• **Data extract**
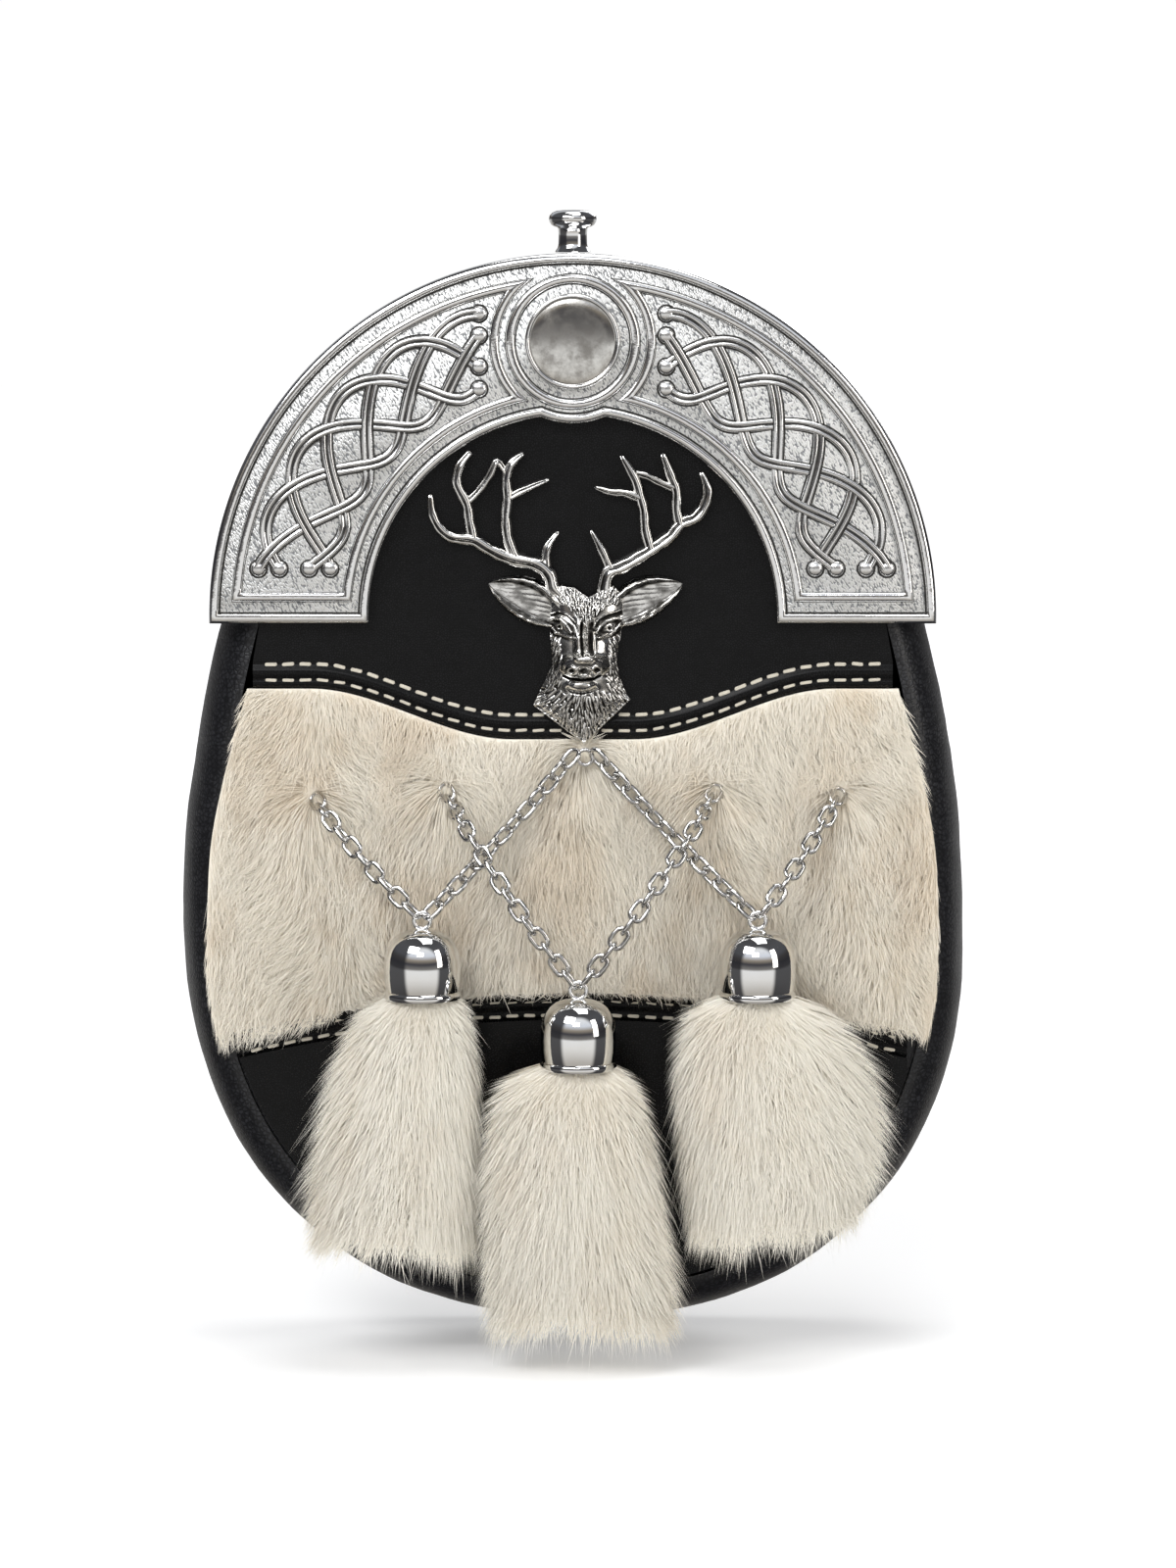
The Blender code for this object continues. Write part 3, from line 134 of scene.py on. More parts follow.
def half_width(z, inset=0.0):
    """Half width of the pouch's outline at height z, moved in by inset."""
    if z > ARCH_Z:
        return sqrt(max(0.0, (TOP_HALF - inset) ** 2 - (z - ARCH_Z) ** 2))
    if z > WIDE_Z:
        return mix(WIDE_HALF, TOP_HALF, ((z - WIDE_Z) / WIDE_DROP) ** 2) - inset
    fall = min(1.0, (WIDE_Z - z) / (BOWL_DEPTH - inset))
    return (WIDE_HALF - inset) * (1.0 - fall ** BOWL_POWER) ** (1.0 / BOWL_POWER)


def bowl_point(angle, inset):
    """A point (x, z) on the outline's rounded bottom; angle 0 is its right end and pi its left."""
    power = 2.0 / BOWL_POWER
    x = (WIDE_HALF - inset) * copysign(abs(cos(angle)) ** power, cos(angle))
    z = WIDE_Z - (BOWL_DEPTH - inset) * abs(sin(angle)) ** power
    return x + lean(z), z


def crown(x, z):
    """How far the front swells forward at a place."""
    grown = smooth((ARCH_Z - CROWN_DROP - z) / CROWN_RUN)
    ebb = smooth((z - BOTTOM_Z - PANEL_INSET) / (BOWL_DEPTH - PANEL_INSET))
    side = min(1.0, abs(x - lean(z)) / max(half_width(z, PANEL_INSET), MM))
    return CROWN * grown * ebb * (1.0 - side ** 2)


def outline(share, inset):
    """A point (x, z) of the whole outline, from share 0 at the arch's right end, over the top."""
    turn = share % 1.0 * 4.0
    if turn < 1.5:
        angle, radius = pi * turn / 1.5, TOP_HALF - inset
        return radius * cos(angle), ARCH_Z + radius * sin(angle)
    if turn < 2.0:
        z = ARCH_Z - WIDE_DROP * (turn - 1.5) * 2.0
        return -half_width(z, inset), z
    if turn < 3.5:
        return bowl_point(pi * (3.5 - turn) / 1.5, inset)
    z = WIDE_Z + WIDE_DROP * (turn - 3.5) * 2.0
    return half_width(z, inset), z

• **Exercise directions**
Look above for every line with the word "from" and copy it.

• **Written answer**
The Blender code for this object continues. Write part 3, from line 134 of scene.py on. More parts follow.
    """A point (x, z) of the whole outline, from share 0 at the arch's right end, over the top."""